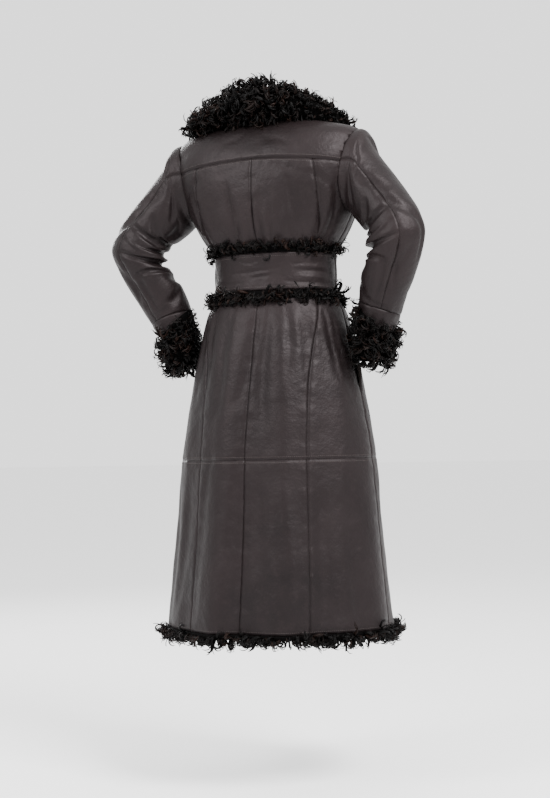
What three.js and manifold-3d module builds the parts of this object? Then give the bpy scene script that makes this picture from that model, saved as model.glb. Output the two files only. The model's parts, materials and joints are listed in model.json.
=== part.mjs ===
// A long belted shearling coat, held in the pose of its wearer with both hands at the pockets. Millimetres,
// +Z up, -Y is the coat's front and +X the wearer's left. The origin is the middle of the neckline.
import * as THREE from "three";
import Module from "manifold-3d";

const wasm = await Module();
wasm.setup();

// Driving sizes
const COAT_LENGTH = 1215; // neckline to the leather edge of the hem
const WALL = 4; // shearling skin
const SEAM_GAP = 0.36; // between sewn panels
const BELT_TOP = -330;
const BELT_BOTTOM = -418;
const WAIST_SEAM = (BELT_TOP + BELT_BOTTOM) / 2;
const SKIRT_SEAM = -817;
const BELT_THICKNESS = 4;
const POCKET = { top: -500, bottom: -664, gape: 24, lift: 9 };
const HEM_FUR = { drop: 24, out: 13, inward: 15 };
const BELT_FUR = { thick: 17 };
const CUFF_FUR = { thick: 15, bodySide: 4, past: 0.5 };

// Rows of numbers as objects under named columns.
function table(columns, rows) {
  return rows.map((row) => Object.fromEntries(columns.map((name, i) => [name, row[i]])));
}

// Rings of the body by height at centre back: half width, depth behind and before the wearer's side line,
// squareness, forward shift of the centre, lift of the ring at the shoulders, angles of the centre and
// princess seams, and the front edge's angle past centre front (negative where the neck is open).
const BODY = table(
  ["h", "half", "back", "front", "square", "shift", "lift", "centre", "princess", "edge"],
  [
    [-1215, 272, 245, 226, 2.1, 0, 0, 3, 37, 20],
    [-1100, 262, 231, 213, 2.1, 0, 0, 3, 38, 20],
    [-960, 250, 212, 198, 2.1, 0, 0, 3, 39, 20],
    [-817, 239, 196, 184, 2.1, 0, 0, 3, 40, 20],
    [-664, 216, 174, 166, 2.1, 0, 0, 1.5, 44, 20],
    [-540, 190, 153, 149, 2.1, 0, 0, 0, 53, 20],
    [-470, 173, 135, 133, 2.1, 0, 0, -1.5, 60, 20],
    [-424, 151, 114, 113, 2.1, 0, 0, -2, 63, 20],
    [-374, 145, 108, 107, 2.1, 0, 0, -1.5, 63, 20],
    [-326, 149, 112, 111, 2.1, 0, 0, -1, 63, 6],
    [-296, 172, 126, 122, 2.2, 2, 0, -1, 62, 0],
    [-250, 198, 137, 129, 2.3, 4, 0, 0, 59, -9],
    [-200, 216, 138, 131, 2.4, 6, 0, 0, 56, -20],
    [-150, 229, 135, 127, 2.6, 8, 0, 0, 54, -32],
    [-120, 237, 131, 120, 2.6, 8, 2, 0, 53, -40],
    [-92, 242, 123, 110, 2.5, 8, 8, 0, 52, -48],
    [-70, 238, 113, 99, 2.4, 7, 14, 0, 50, -55],
    [-50, 222, 102, 88, 2.3, 6, 13, 0, 48, -62],
    [-34, 188, 92, 78, 2.2, 5, 9, 0, 46, -68],
    [-18, 138, 80, 70, 2.1, 3, 4, 0, 44, -74],
    [0, 84, 64, 62, 2, 0, 0, 0, 42, -80],
  ],
);

// Soft folds of the body: angle from centre back, drift in degrees over the fold's height, the heights it
// spans, its depth at the upper and the lower end (outward positive) and its half width in degrees.
const BODY_FOLDS = [
  { angle: -4, drift: 6, top: -430, bottom: -1215, above: -3, below: -11, spread: 15 },
  { angle: 21, drift: -3, top: -440, bottom: -1215, above: 3, below: 9, spread: 14 },
  { angle: -27, drift: 4, top: -432, bottom: -1215, above: 5, below: 8, spread: 13 },
  { angle: 50, drift: -8, top: -450, bottom: -1215, above: -3, below: -9, spread: 14 },
  { angle: -58, drift: 12, top: -450, bottom: -1215, above: -4, below: -9, spread: 14 },
  { angle: 76, drift: -4, top: -700, bottom: -1215, above: 1, below: 9, spread: 14 },
  { angle: -80, drift: 2, top: -700, bottom: -1215, above: 1, below: 10, spread: 14 },
  { angle: 112, drift: 0, top: -520, bottom: -1215, above: -2, below: -10, spread: 15 },
  { angle: -112, drift: 0, top: -520, bottom: -1215, above: -2, below: -10, spread: 15 },
  { angle: 138, drift: 2, top: -450, bottom: -1215, above: 3, below: 9, spread: 14 },
  { angle: -140, drift: -2, top: -450, bottom: -1215, above: 3, below: 8, spread: 14 },
  { angle: 8, drift: -3, top: -175, bottom: -318, above: 0, below: -7, spread: 8 },
  { angle: -12, drift: 5, top: -165, bottom: -318, above: 0, below: -6, spread: 7 },
  { angle: -29, drift: 4, top: -190, bottom: -318, above: 0, below: -7, spread: 8 },
  { angle: 28, drift: -5, top: -170, bottom: -318, above: 0, below: -8, spread: 9 },
  { angle: 46, drift: -8, top: -200, bottom: -318, above: 0, below: -6, spread: 8 },
  { angle: -49, drift: 6, top: -200, bottom: -318, above: 0, below: -7, spread: 8 },
  { angle: 72, drift: -6, top: -225, bottom: -318, above: 0, below: -8, spread: 9 },
  { angle: -72, drift: 6, top: -225, bottom: -318, above: 0, below: -8, spread: 9 },
  { angle: 112, drift: 3, top: -190, bottom: -318, above: 0, below: -7, spread: 9 },
  { angle: -112, drift: -3, top: -190, bottom: -318, above: 0, below: -7, spread: 9 },
  { angle: 140, drift: 3, top: -230, bottom: -318, above: 0, below: -6, spread: 9 },
  { angle: -140, drift: -3, top: -230, bottom: -318, above: 0, below: -6, spread: 9 },
];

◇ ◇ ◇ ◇

● **Prompt**
Copy all of the data. Keep every word exactly as it is.

● **Written response**
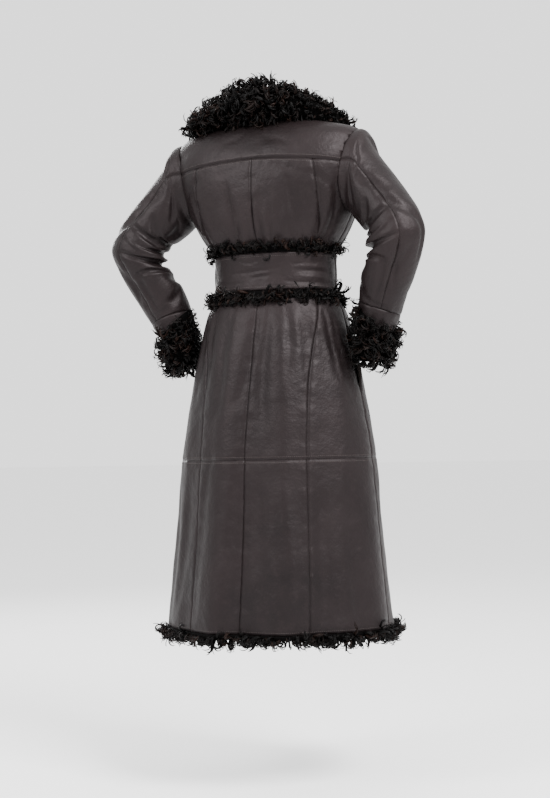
What three.js and manifold-3d module builds the parts of this object? Then give the bpy scene script that makes this picture from that model, saved as model.glb. Output the two files only. The model's parts, materials and joints are listed in model.json.
=== part.mjs ===
// A long belted shearling coat, held in the pose of its wearer with both hands at the pockets. Millimetres,
// +Z up, -Y is the coat's front and +X the wearer's left. The origin is the middle of the neckline.
import * as THREE from "three";
import Module from "manifold-3d";

const wasm = await Module();
wasm.setup();

// Driving sizes
const COAT_LENGTH = 1215; // neckline to the leather edge of the hem
const WALL = 4; // shearling skin
const SEAM_GAP = 0.36; // between sewn panels
const BELT_TOP = -330;
const BELT_BOTTOM = -418;
const WAIST_SEAM = (BELT_TOP + BELT_BOTTOM) / 2;
const SKIRT_SEAM = -817;
const BELT_THICKNESS = 4;
const POCKET = { top: -500, bottom: -664, gape: 24, lift: 9 };
const HEM_FUR = { drop: 24, out: 13, inward: 15 };
const BELT_FUR = { thick: 17 };
const CUFF_FUR = { thick: 15, bodySide: 4, past: 0.5 };

// Rows of numbers as objects under named columns.
function table(columns, rows) {
  return rows.map((row) => Object.fromEntries(columns.map((name, i) => [name, row[i]])));
}

// Rings of the body by height at centre back: half width, depth behind and before the wearer's side line,
// squareness, forward shift of the centre, lift of the ring at the shoulders, angles of the centre and
// princess seams, and the front edge's angle past centre front (negative where the neck is open).
const BODY = table(
  ["h", "half", "back", "front", "square", "shift", "lift", "centre", "princess", "edge"],
  [
    [-1215, 272, 245, 226, 2.1, 0, 0, 3, 37, 20],
    [-1100, 262, 231, 213, 2.1, 0, 0, 3, 38, 20],
    [-960, 250, 212, 198, 2.1, 0, 0, 3, 39, 20],
    [-817, 239, 196, 184, 2.1, 0, 0, 3, 40, 20],
    [-664, 216, 174, 166, 2.1, 0, 0, 1.5, 44, 20],
    [-540, 190, 153, 149, 2.1, 0, 0, 0, 53, 20],
    [-470, 173, 135, 133, 2.1, 0, 0, -1.5, 60, 20],
    [-424, 151, 114, 113, 2.1, 0, 0, -2, 63, 20],
    [-374, 145, 108, 107, 2.1, 0, 0, -1.5, 63, 20],
    [-326, 149, 112, 111, 2.1, 0, 0, -1, 63, 6],
    [-296, 172, 126, 122, 2.2, 2, 0, -1, 62, 0],
    [-250, 198, 137, 129, 2.3, 4, 0, 0, 59, -9],
    [-200, 216, 138, 131, 2.4, 6, 0, 0, 56, -20],
    [-150, 229, 135, 127, 2.6, 8, 0, 0, 54, -32],
    [-120, 237, 131, 120, 2.6, 8, 2, 0, 53, -40],
    [-92, 242, 123, 110, 2.5, 8, 8, 0, 52, -48],
    [-70, 238, 113, 99, 2.4, 7, 14, 0, 50, -55],
    [-50, 222, 102, 88, 2.3, 6, 13, 0, 48, -62],
    [-34, 188, 92, 78, 2.2, 5, 9, 0, 46, -68],
    [-18, 138, 80, 70, 2.1, 3, 4, 0, 44, -74],
    [0, 84, 64, 62, 2, 0, 0, 0, 42, -80],
  ],
);

// Soft folds of the body: angle from centre back, drift in degrees over the fold's height, the heights it
// spans, its depth at the upper and the lower end (outward positive) and its half width in degrees.
const BODY_FOLDS = [
  { angle: -4, drift: 6, top: -430, bottom: -1215, above: -3, below: -11, spread: 15 },
  { angle: 21, drift: -3, top: -440, bottom: -1215, above: 3, below: 9, spread: 14 },
  { angle: -27, drift: 4, top: -432, bottom: -1215, above: 5, below: 8, spread: 13 },
  { angle: 50, drift: -8, top: -450, bottom: -1215, above: -3, below: -9, spread: 14 },
  { angle: -58, drift: 12, top: -450, bottom: -1215, above: -4, below: -9, spread: 14 },
  { angle: 76, drift: -4, top: -700, bottom: -1215, above: 1, below: 9, spread: 14 },
  { angle: -80, drift: 2, top: -700, bottom: -1215, above: 1, below: 10, spread: 14 },
  { angle: 112, drift: 0, top: -520, bottom: -1215, above: -2, below: -10, spread: 15 },
  { angle: -112, drift: 0, top: -520, bottom: -1215, above: -2, below: -10, spread: 15 },
  { angle: 138, drift: 2, top: -450, bottom: -1215, above: 3, below: 9, spread: 14 },
  { angle: -140, drift: -2, top: -450, bottom: -1215, above: 3, below: 8, spread: 14 },
  { angle: 8, drift: -3, top: -175, bottom: -318, above: 0, below: -7, spread: 8 },
  { angle: -12, drift: 5, top: -165, bottom: -318, above: 0, below: -6, spread: 7 },
  { angle: -29, drift: 4, top: -190, bottom: -318, above: 0, below: -7, spread: 8 },
  { angle: 28, drift: -5, top: -170, bottom: -318, above: 0, below: -8, spread: 9 },
  { angle: 46, drift: -8, top: -200, bottom: -318, above: 0, below: -6, spread: 8 },
  { angle: -49, drift: 6, top: -200, bottom: -318, above: 0, below: -7, spread: 8 },
  { angle: 72, drift: -6, top: -225, bottom: -318, above: 0, below: -8, spread: 9 },
  { angle: -72, drift: 6, top: -225, bottom: -318, above: 0, below: -8, spread: 9 },
  { angle: 112, drift: 3, top: -190, bottom: -318, above: 0, below: -7, spread: 9 },
  { angle: -112, drift: -3, top: -190, bottom: -318, above: 0, below: -7, spread: 9 },
  { angle: 140, drift: 3, top: -230, bottom: -318, above: 0, below: -6, spread: 9 },
  { angle: -140, drift: -3, top: -230, bottom: -318, above: 0, below: -6, spread: 9 },
];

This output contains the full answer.